(STATED PROBLEM): Take all the material and copy it exactly.

(RECORDED INFORMATION):
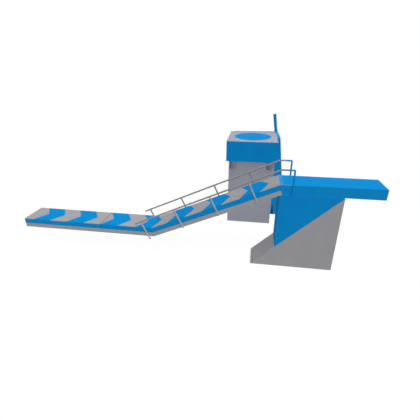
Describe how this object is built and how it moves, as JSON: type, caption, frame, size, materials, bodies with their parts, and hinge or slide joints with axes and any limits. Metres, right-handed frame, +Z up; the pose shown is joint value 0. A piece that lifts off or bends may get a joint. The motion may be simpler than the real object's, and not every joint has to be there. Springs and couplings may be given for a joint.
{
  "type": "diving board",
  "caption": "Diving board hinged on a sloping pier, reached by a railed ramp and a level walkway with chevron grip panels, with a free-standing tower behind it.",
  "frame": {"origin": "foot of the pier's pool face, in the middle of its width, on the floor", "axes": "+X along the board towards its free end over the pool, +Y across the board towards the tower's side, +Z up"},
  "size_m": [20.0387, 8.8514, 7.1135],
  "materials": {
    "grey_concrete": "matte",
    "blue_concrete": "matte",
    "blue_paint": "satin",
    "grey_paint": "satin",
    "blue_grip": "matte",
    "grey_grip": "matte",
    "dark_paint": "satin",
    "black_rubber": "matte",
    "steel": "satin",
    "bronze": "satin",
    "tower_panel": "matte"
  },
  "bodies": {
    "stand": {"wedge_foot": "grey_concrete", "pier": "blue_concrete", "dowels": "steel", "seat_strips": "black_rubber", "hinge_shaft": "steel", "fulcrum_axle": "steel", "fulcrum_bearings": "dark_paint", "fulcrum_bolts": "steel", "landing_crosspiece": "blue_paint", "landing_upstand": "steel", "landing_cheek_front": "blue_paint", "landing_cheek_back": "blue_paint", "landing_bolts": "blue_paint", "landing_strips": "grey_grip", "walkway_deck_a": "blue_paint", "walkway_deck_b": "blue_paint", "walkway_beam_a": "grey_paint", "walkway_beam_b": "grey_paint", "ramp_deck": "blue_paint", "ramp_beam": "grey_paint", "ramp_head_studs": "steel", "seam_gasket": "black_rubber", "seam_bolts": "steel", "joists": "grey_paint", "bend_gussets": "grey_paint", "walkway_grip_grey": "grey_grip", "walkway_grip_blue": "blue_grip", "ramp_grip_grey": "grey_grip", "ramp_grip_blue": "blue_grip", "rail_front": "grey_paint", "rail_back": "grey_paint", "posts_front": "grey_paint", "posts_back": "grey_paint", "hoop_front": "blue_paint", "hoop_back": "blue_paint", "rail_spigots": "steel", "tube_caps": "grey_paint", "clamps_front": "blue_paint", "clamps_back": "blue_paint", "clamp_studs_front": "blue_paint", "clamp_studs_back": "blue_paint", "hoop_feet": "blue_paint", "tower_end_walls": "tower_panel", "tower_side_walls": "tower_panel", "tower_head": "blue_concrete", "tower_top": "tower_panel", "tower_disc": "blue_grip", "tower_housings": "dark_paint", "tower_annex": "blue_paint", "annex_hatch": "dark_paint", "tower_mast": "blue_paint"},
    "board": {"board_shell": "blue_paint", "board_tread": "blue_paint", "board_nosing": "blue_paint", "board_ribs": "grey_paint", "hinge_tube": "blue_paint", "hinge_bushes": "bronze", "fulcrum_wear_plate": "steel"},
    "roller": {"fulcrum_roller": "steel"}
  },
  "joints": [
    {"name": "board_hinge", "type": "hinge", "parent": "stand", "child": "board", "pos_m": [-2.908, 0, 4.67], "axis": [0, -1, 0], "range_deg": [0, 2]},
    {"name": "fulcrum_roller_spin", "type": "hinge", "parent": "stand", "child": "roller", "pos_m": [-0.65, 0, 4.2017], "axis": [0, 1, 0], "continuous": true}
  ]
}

(TASK SOLUTION):
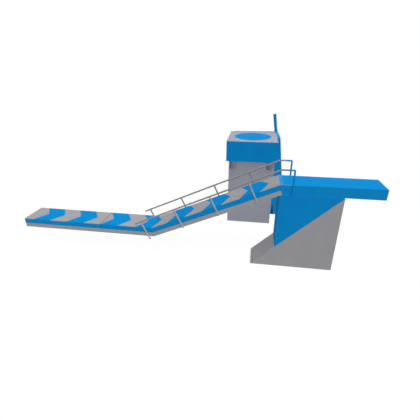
Describe how this object is built and how it moves, as JSON: type, caption, frame, size, materials, bodies with their parts, and hinge or slide joints with axes and any limits. Metres, right-handed frame, +Z up; the pose shown is joint value 0. A piece that lifts off or bends may get a joint. The motion may be simpler than the real object's, and not every joint has to be there. Springs and couplings may be given for a joint.
{
  "type": "diving board",
  "caption": "Diving board hinged on a sloping pier, reached by a railed ramp and a level walkway with chevron grip panels, with a free-standing tower behind it.",
  "frame": {"origin": "foot of the pier's pool face, in the middle of its width, on the floor", "axes": "+X along the board towards its free end over the pool, +Y across the board towards the tower's side, +Z up"},
  "size_m": [20.0387, 8.8514, 7.1135],
  "materials": {
    "grey_concrete": "matte",
    "blue_concrete": "matte",
    "blue_paint": "satin",
    "grey_paint": "satin",
    "blue_grip": "matte",
    "grey_grip": "matte",
    "dark_paint": "satin",
    "black_rubber": "matte",
    "steel": "satin",
    "bronze": "satin",
    "tower_panel": "matte"
  },
  "bodies": {
    "stand": {"wedge_foot": "grey_concrete", "pier": "blue_concrete", "dowels": "steel", "seat_strips": "black_rubber", "hinge_shaft": "steel", "fulcrum_axle": "steel", "fulcrum_bearings": "dark_paint", "fulcrum_bolts": "steel", "landing_crosspiece": "blue_paint", "landing_upstand": "steel", "landing_cheek_front": "blue_paint", "landing_cheek_back": "blue_paint", "landing_bolts": "blue_paint", "landing_strips": "grey_grip", "walkway_deck_a": "blue_paint", "walkway_deck_b": "blue_paint", "walkway_beam_a": "grey_paint", "walkway_beam_b": "grey_paint", "ramp_deck": "blue_paint", "ramp_beam": "grey_paint", "ramp_head_studs": "steel", "seam_gasket": "black_rubber", "seam_bolts": "steel", "joists": "grey_paint", "bend_gussets": "grey_paint", "walkway_grip_grey": "grey_grip", "walkway_grip_blue": "blue_grip", "ramp_grip_grey": "grey_grip", "ramp_grip_blue": "blue_grip", "rail_front": "grey_paint", "rail_back": "grey_paint", "posts_front": "grey_paint", "posts_back": "grey_paint", "hoop_front": "blue_paint", "hoop_back": "blue_paint", "rail_spigots": "steel", "tube_caps": "grey_paint", "clamps_front": "blue_paint", "clamps_back": "blue_paint", "clamp_studs_front": "blue_paint", "clamp_studs_back": "blue_paint", "hoop_feet": "blue_paint", "tower_end_walls": "tower_panel", "tower_side_walls": "tower_panel", "tower_head": "blue_concrete", "tower_top": "tower_panel", "tower_disc": "blue_grip", "tower_housings": "dark_paint", "tower_annex": "blue_paint", "annex_hatch": "dark_paint", "tower_mast": "blue_paint"},
    "board": {"board_shell": "blue_paint", "board_tread": "blue_paint", "board_nosing": "blue_paint", "board_ribs": "grey_paint", "hinge_tube": "blue_paint", "hinge_bushes": "bronze", "fulcrum_wear_plate": "steel"},
    "roller": {"fulcrum_roller": "steel"}
  },
  "joints": [
    {"name": "board_hinge", "type": "hinge", "parent": "stand", "child": "board", "pos_m": [-2.908, 0, 4.67], "axis": [0, -1, 0], "range_deg": [0, 2]},
    {"name": "fulcrum_roller_spin", "type": "hinge", "parent": "stand", "child": "roller", "pos_m": [-0.65, 0, 4.2017], "axis": [0, 1, 0], "continuous": true}
  ]
}